Precisely what am saying mate. The most important factor in any fat loss program, is the maintenance of lean tissue, a well constructed strength training program is the only reputable way do that. Fat loss on the other hand is almost purely a matter of diet, simply decrease your calories by 500 below your maintenance level daily, and you will lose up to a pound of fat a week (without any need for additional wear and tear on your joints and connective tissues). Moreover, one pound of fat (3500 calories of energy) can fuel the body for up to 10 or more hours of continuous steady state activity, making steady state activity simply an ineffective method for fat loss.

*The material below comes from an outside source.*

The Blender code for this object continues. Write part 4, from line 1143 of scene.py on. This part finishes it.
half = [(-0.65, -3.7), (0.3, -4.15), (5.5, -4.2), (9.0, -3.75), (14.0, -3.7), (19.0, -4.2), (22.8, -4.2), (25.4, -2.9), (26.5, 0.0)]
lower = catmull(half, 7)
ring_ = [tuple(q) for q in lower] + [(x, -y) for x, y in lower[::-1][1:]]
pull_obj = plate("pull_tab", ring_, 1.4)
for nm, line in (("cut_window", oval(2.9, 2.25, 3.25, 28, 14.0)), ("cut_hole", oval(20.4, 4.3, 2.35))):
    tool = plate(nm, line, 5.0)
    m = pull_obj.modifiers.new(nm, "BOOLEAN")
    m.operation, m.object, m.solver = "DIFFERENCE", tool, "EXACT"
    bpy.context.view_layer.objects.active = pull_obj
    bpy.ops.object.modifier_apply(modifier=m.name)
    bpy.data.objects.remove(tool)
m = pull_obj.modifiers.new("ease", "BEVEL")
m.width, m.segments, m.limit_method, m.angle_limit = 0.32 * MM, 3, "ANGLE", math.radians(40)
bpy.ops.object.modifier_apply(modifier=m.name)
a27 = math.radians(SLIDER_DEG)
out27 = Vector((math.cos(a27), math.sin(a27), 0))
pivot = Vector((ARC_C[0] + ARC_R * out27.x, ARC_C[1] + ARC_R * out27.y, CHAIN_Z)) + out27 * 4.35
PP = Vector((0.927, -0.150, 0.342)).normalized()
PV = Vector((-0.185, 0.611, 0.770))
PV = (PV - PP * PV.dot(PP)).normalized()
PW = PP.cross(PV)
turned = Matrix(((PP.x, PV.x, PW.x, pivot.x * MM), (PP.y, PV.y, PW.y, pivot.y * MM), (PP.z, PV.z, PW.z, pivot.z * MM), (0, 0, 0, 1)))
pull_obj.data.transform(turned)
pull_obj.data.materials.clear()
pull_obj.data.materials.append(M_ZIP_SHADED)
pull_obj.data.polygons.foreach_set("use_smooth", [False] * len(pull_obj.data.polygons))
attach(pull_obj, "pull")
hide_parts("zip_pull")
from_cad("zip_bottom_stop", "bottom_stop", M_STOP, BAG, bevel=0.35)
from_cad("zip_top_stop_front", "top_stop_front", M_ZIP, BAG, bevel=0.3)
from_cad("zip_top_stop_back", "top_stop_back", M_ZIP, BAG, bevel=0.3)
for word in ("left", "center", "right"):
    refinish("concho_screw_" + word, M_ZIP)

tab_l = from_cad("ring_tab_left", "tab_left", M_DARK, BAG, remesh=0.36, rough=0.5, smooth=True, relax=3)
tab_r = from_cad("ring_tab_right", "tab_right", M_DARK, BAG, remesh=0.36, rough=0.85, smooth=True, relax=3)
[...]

Back in the late 90s, I had the pleasure of speaking with was HIT pioneer and former Mr universe Mike Mentzer, in one of my first consultations i had with him, i brought up the topic of "cardio", he barked...

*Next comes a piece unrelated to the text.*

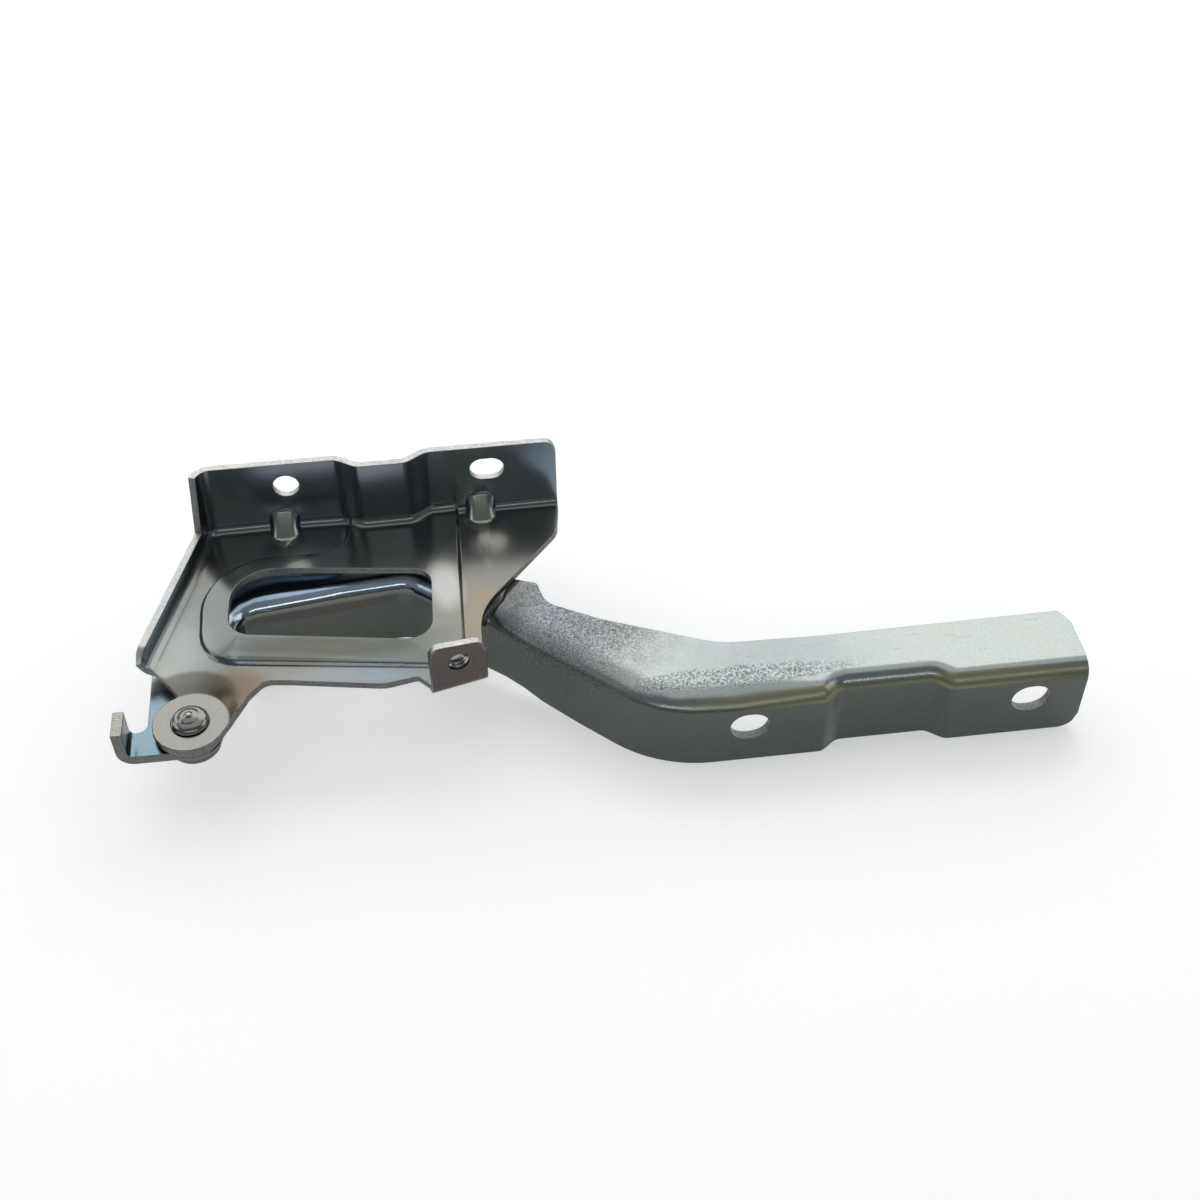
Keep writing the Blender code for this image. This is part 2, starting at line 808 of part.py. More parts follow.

"There is whats known as the SAID principle (Specific adaptations of Imposed demands), which means the body adapts in a specific fashion to specific demands, so if you want to be an endurance athlete, train like one, and likewise for bodybuilding, powerlifting or whatever. But for the Bodybuilder, aerobic activity is not just a waste of time, its counterproductive!"

Evolution also rings true here, most experts agree, that we as a species did not always have food/energy so readily available (which is still a major concern in many countries today), that being true, it only stands to reason that we evolved as a species that PRESERVED ENERGY as best as possible, not as one that RECKLESSLY SQUANDERS energy. Back to bodybuilding, stimulate the body with intense training (a form of intense physical stress), then rest, recover and grow! The energy you would lose in a so-called "cardio" workout, well be better used for recovery. This is what Mike Mentzer meant when he referred to "THE PROTECTION OF THE LIMITED", as we all posses a limited recovery ability.